For about the last 15 years, T&T governments have been attempting to encourage vehicle users to convert from gasoline or diesel to CNG based on the premise that natural gas is cheaper and cleaner for the environment. In the 2014 budget, Finance Minister Larry Howai outlined a two-phase, five-year $2.07 billion project to be undertaken by NGC. In the first phase, which would involve the expenditure of $500 million, some 22 new CNG stations would be constructed and 17,500 vehicles converted from diesel to CNG.

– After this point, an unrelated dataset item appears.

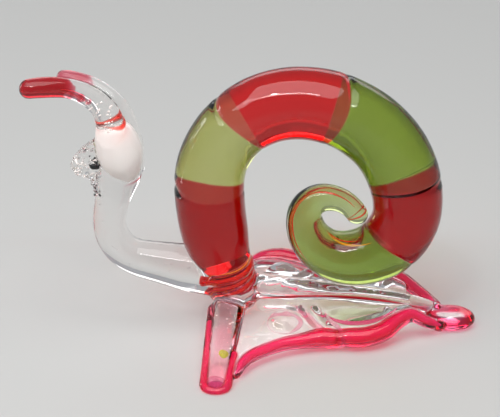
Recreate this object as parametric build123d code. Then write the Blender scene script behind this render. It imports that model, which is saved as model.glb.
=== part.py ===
"""Lampworked glass snail, 58 mm long, made of coloured gathers fused hot to a clear body.

Millimetres, +Z up. The snail looks towards -X and rests on Z = 0. Its shell coil lies in the
middle plane Y = 0, and the origin is on the ground below the middle of its length.
Left is the snail's own left, the -Y side. Every joint between two pieces is a hot weld: the bands
of the shell meet face to face, and a curved seat follows its neighbour at the weld gap.
"""
from build123d import *
from math import acos, atan2, cos, degrees, hypot, pi, radians, sin
import os

# Overall sizes
snail_length = 58.0  # tip of the left tentacle to the tip of the tail
foot_width = 38.0  # over the tips of the two front legs
rest_flat_depth = 0.2  # how much of each low point the bench flattens
weld_gap = 0.05  # between a piece and the curved seat that its neighbour is cut to

# Shell: one round tube on a chain of tangent arcs, from the root inwards
root_x = -2.3
root_z = 4.6
coil_radius = 12.5
coil_radius_shares = (2.7, 0.9, 1.14, 0.59, 0.47, 0.22, 0.37)
coil_turns = (27, 90, 90, 90, 90, 90, 60)
coil_start_heading = 117
tube_diameter = 9.4
tube_shares = (
    (0.00, 0.58), (0.06, 0.78), (0.10, 0.94), (0.20, 0.96), (0.28, 0.93), (0.40, 0.98), (0.60, 1.00),
    (0.72, 0.89), (0.79, 0.76), (0.83, 0.66), (0.88, 0.53), (0.92, 0.43), (0.96, 0.34), (1.00, 0.29),
)
seam_shares = (0.055, 0.18, 0.30, 0.45, 0.61, 0.72, 1.00)
seam_shoulder = 1.2  # length over which a band rounds down to its seam
seam_groove_shares = (0.945, 0.985, 1.0)  # of the tube: at the seam, half way, at the shoulder's end
band_colours = ("red", "green")
band_stations = 3  # sections between the two shoulders of a band

root_stations = 4

# Red threads wound round the root gather
thread_diameter = 0.9
thread_count = 3
thread_tilt = 8
thread_shares = (0.28, 0.76)  # of the gather's length, where the first and the last thread lie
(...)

Chadeesingh said the focus in the first phase would be to convert public transport vehicles—both those owned and operated by the Public Transport Corporation and those maxi-taxis operated privately, as well as large transportation fleets. The NGC chairman underscored the fact that the drive to convert vehicles to CNG was based on the need to reduce the huge and increasing fuel subsidy that governments had paid to ensure stability in fuel prices.
“We believe that if we invest this $500 million, we will save much more than that outlay,” said Chadeesingh. Citing an example, he said the cost of subsidising one diesel-using maxi-taxi is about $96,000 a year. Diesel retails in T&T for $1.50 a litre, while CNG sells for $1.
Asked why NGC chose to partner with ENN, the gas company’s chairman said: “We were looking for a company that has done this type of work already,” adding that the Chinese company successfully converted many vehicles in a small Chinese city of four million people. Chadeesingh said he and NGC president Indar Maharaj toured ENN’s facilities in China in January, viewing the company’s conversion process and equipment, stations and the environmental checks and balances the company had in place.
The recommendation to look at the possibility of using ENN came from China’s deputy head of National Energy Administration, Zhang Yuqing, who visited Energy Minister Kevin Ramnarine last July. Ramnarine is part of the Prime Minister’s delegation in China this week and sat in on the signing ceremony. Prime Minister Kamla Persad-Bissessar is due to arrive in Beijing from London today and will begin a hectic round of engagements with Chinese officials.
She is due to officially open T&T’s embassy in China on Wednesday. The last time a T&T leader visited China was in 1974 when the late prime minister Dr Eric Williams visited the country twice.